In this Part, the following definitions shall apply;

captive insurer

means a Solvency II undertaking owned by:

        1. (1) a financial undertaking other than a Solvency II undertaking; or
        2. (2) a group of Solvency II undertakings; or
        3. (3) a non-financial undertaking;

the purpose of which is to provide insurance cover exclusively for the risks of the undertaking or undertakings to which it belongs, or of an undertaking, or undertakings, of the group of which that Solvency II undertaking is a member.
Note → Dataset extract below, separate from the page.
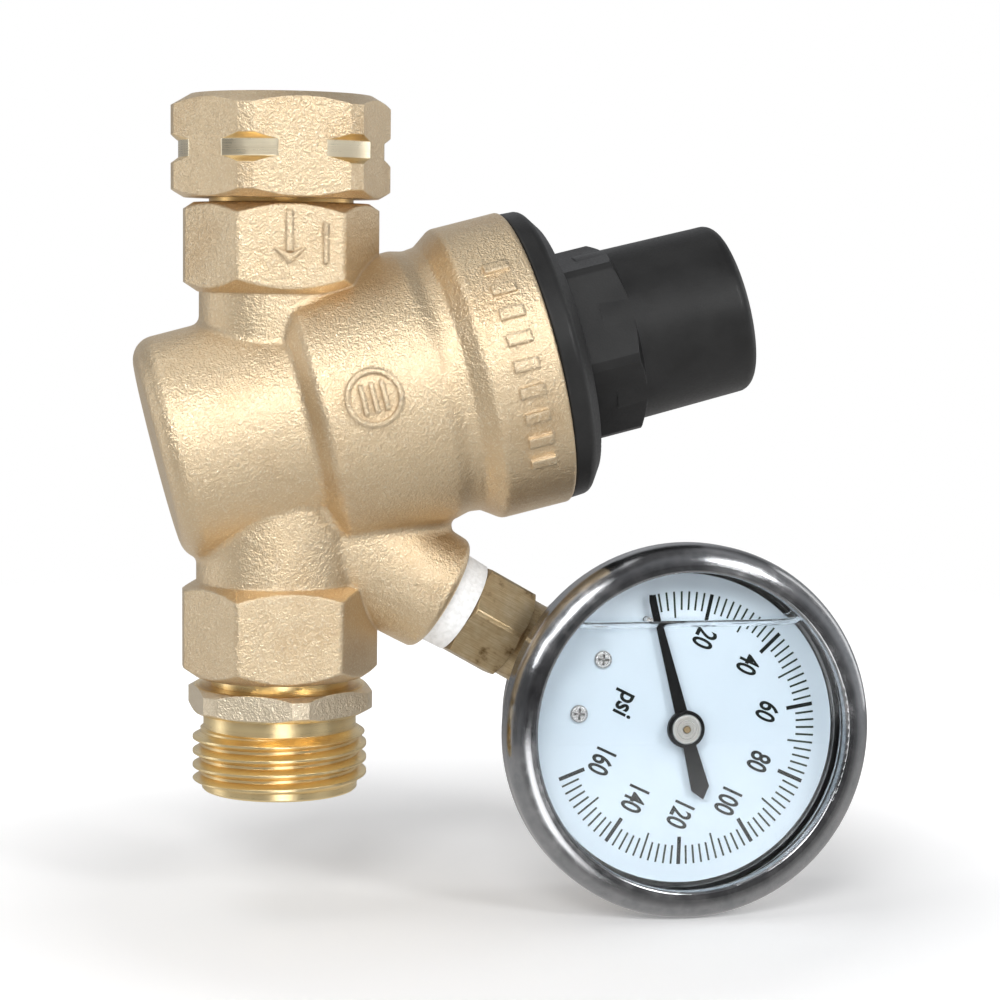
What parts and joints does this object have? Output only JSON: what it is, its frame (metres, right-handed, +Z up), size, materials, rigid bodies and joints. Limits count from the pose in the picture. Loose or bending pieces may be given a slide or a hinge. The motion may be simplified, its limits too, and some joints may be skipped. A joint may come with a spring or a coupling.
{
  "type": "water pressure regulator",
  "caption": "Brass in-line water pressure regulator with a swivel hose nut, a male hose outlet, a black adjusting bonnet and a liquid-filled dial gauge.",
  "frame": {"origin": "centre of the swivel nut's mouth, on the pipe axis", "axes": "+Z up along the pipe towards the inlet hose, +X towards the adjusting end and the gauge, -Y the way the dial faces"},
  "size_m": [0.1123, 0.0467, 0.1248],
  "materials": {
    "cast_brass": "shot-blasted casting",
    "turned_brass": "machined",
    "aged_brass": "brushed and aged",
    "inner_brass": "machined",
    "black_plastic": "satin moulded",
    "black_rubber": "smooth",
    "white_tape": "wrapped tape",
    "steel": "brushed",
    "polished_steel": "polished",
    "spring_steel": "drawn wire",
    "window": "clear",
    "dial_white": "printed",
    "pointer_black": "satin",
    "hub_silver": "turned"
  },
  "bodies": {
    "regulator": {"body_casting": "cast_brass", "inlet_tail": "turned_brass", "tail_seal": "black_rubber", "hose_washer": "black_rubber", "filter_screen": "steel", "outlet_nipple": "turned_brass", "outlet_seal": "black_rubber", "valve_cage": "inner_brass", "cage_seal": "black_rubber", "stem_seal": "black_rubber", "main_spring": "spring_steel", "bonnet": "black_plastic", "bonnet_seal": "black_rubber", "thread_tape": "white_tape", "gauge_socket": "aged_brass", "bourdon_tube": "inner_brass", "movement_back_plate": "inner_brass", "movement_front_plate": "inner_brass", "movement_screws": "steel", "hairspring": "spring_steel", "gauge_case": "steel", "fill_plug": "black_rubber", "gauge_bezel": "polished_steel", "window_gasket": "black_rubber", "gauge_window": "window", "gauge_dial": "dial_white", "dial_screws": "polished_steel", "stop_pin": "polished_steel"},
    "swivel_nut": {"swivel_nut": "cast_brass"},
    "piston": {"piston": "inner_brass", "piston_seal": "black_rubber", "valve_disc": "black_rubber", "disc_holder": "inner_brass", "disc_nut": "inner_brass"},
    "spring_seat": {"spring_seat": "inner_brass"},
    "adjusting_screw": {"adjusting_screw": "turned_brass"},
    "sector": {"sector_gear": "inner_brass"},
    "pointer": {"gauge_pointer": "pointer_black", "pointer_hub": "hub_silver", "pointer_spindle": "inner_brass"},
    "link": {"movement_link": "inner_brass"},
    "tube_tip": {"tube_tip": "inner_brass"}
  },
  "joints": [
    {"name": "nut_swivel", "type": "hinge", "parent": "regulator", "child": "swivel_nut", "pos_m": [0, 0, -0.008], "axis": [0, 0, 1], "continuous": true},
    {"name": "piston_travel", "type": "slide", "parent": "regulator", "child": "piston", "axis": [0.969, 0, 0.247], "range_m": [0, 0.0024], "stiffness_N_per_m": 3000, "springref_m": -0.001, "deforming": ["main_spring"]},
    {"name": "seat_travel", "type": "slide", "parent": "regulator", "child": "spring_seat", "axis": [0.969, 0, 0.247], "range_m": [-0.003, 0.003]},
    {"name": "screw_turn", "type": "hinge", "parent": "spring_seat", "child": "adjusting_screw", "pos_m": [0.06299, 0, -0.03345], "axis": [0.969, 0, 0.247], "range_deg": [-722, 722]},
    {"name": "sector_swing", "type": "hinge", "parent": "regulator", "child": "sector", "pos_m": [0.04752, -0.0081, -0.10004], "axis": [0.0311, -0.998, 0.0545], "range_deg": [0, 26.2]},
    {"name": "pointer_sweep", "type": "hinge", "parent": "regulator", "child": "pointer", "pos_m": [0.06096, -0.01337, -0.0961], "axis": [-0.0311, 0.998, -0.0545], "range_deg": [0, 262.5], "deforming": ["hairspring"]},
    {"name": "link_swing", "type": "hinge", "parent": "sector", "child": "link", "pos_m": [0.04273, -0.00912, -0.10131], "axis": [0.0311, -0.998, 0.0545], "range_deg": [-27, 0.5]},
    {"name": "tip_travel", "type": "slide", "parent": "regulator", "child": "tube_tip", "axis": [0.4761, -0.0332, -0.8787], "range_m": [0, 0.0024], "deforming": ["bourdon_tube"]}
  ],
  "couplings": [
    {"joint": "screw_turn", "follows": "seat_travel", "rad_per_m": 4188.8},
    {"joint": "pointer_sweep", "follows": "sector_swing", "ratio": 10},
    {"joint": "link_swing", "follows": "sector_swing", "ratio": -1},
    {"joint": "tip_travel", "follows": "sector_swing", "m_per_rad": 0.0049566}
  ]
}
[Note: Art. 13(2) of the Solvency II Directive]

captive reinsurer

means a Solvency II undertaking that is a pure reinsurer owned by:

        1. (1) a financial undertaking other than a Solvency II undertaking; or
        2. (2) a group of Solvency II undertakings; or
        3. (3) a non-financial undertaking;

the purpose of which is to provide reinsurance cover exclusively for the risks of the undertaking or undertakings to which it belongs or of an undertaking or undertakings of the group of which that pure reinsurer is a member.
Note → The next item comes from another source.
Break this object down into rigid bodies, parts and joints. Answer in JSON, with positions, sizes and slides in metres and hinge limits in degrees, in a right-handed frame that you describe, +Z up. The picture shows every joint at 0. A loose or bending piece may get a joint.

[Note: Art.13(5) of the Solvency II Directive]

2

General Provisions

2.1

01/01/2016

A firm must hold eligible own funds covering the MCR.

Additional Notes


[Note: Art. 128 of the Solvency II Directive]

3

Calculation of the Minimum Capital Requirement

3.1

01/01/2016

The function used to calculate the firm’s MCR must be calibrated to the value-at-risk of its basic own funds subject to a confidence level of 85% over a one-year period.

Additional Notes


[Note: Art. 129(1)(c) of the Solvency II Directive]

3.2

01/01/2016

The MCR must have an absolute floor of:

  1. (1) 2,500,000 euro for firms, including captive insurers, which have Part 4A permission to effect contracts of insurance or carry out contracts of insurance that are contracts of general insurance, except in the case where all or some of the general insurance business classes 10 to 15 are covered, in which case it must be no less than 3,700,000 euro;
  2. (2) 3,700,000 euro for firms, including captive insurers, which have Part 4A permission to effect contracts of insurance or carry out contracts of insurance that are contracts of long term insurance;
  3. (3) 3,600,000 euro for pure reinsurers, except in the case of captive reinsurers that are pure reinsurers, in which case the MCR must be no less than 1,200,000 euro; or
  4. (4) the sum of the amounts set out in (1) and (2) for firms other than pure reinsurers which as of 15 March 1979 carried on both long-term insurance business and general insurance business.

Additional Notes


[Note: Art. 129(1)(d) of the Solvency II Directive]

3.3

01/01/2016

Without prejudice to the requirements on the absolute floor in 3.2, the MCR must neither fall below 25% nor exceed 45% of the firm’s SCR, calculated in accordance with SCR Rules, and including any capital add-on which has been imposed.

Additional Notes


[Note: Art. 129(3) of the Solvency II Directive]

4

Frequency and Reporting in Relation to the Minimum Capital Requirement

4.1

01/01/2016

A firm must calculate the MCR and report the results of that calculation to the PRA at least quarterly.

Additional Notes


[Note: Art. 129(4) of the Solvency II Directive]

4.2

01/01/2016

Where either of the limits referred to in 3.3 determines a firm’s MCR the firm must provide the PRA information allowing a proper understanding of the reasons therefor.

Additional Notes


[Note: Art. 129(4) of the Solvency II Directive]

5

Lloyd’s

5.1

01/01/2016

This Chapter applies to the Society.

5.2

01/01/2016

In calculating the MCR for Lloyd’s, in the manner required by 3, the Society must ensure that the MCR is calibrated so as to include all quantifiable risks to which:

  1. (1) members are exposed as a consequence of those members carrying on insurance business at Lloyd’s; and
  2. (2) the Society is exposed, including risks to the central assets and central liabilities.

5.3

01/01/2016

The Society must determine, at least quarterly, the ratio of the Lloyd’s MCR to the Lloyd’s SCR and notify the PRA of the result at the same time it reports the quarterly MCR calculation required by 4.1.

5.4

01/01/2016

The Society must calculate a reporting point for each underwriting member, in accordance with 5.5.

5.5

01/01/2016

The reporting point for each underwriting member must be calculated using the ratio referred to in 5.3, expressed as a percentage of the member’s notional SCR referred to in Solvency Capital Requirement – General Provisions 8.4.

5.6

01/01/2016

The Society must notify the PRA if own funds attributable to a member fall below the reporting point determined in accordance with 5.5 as soon as it is observed by the Society.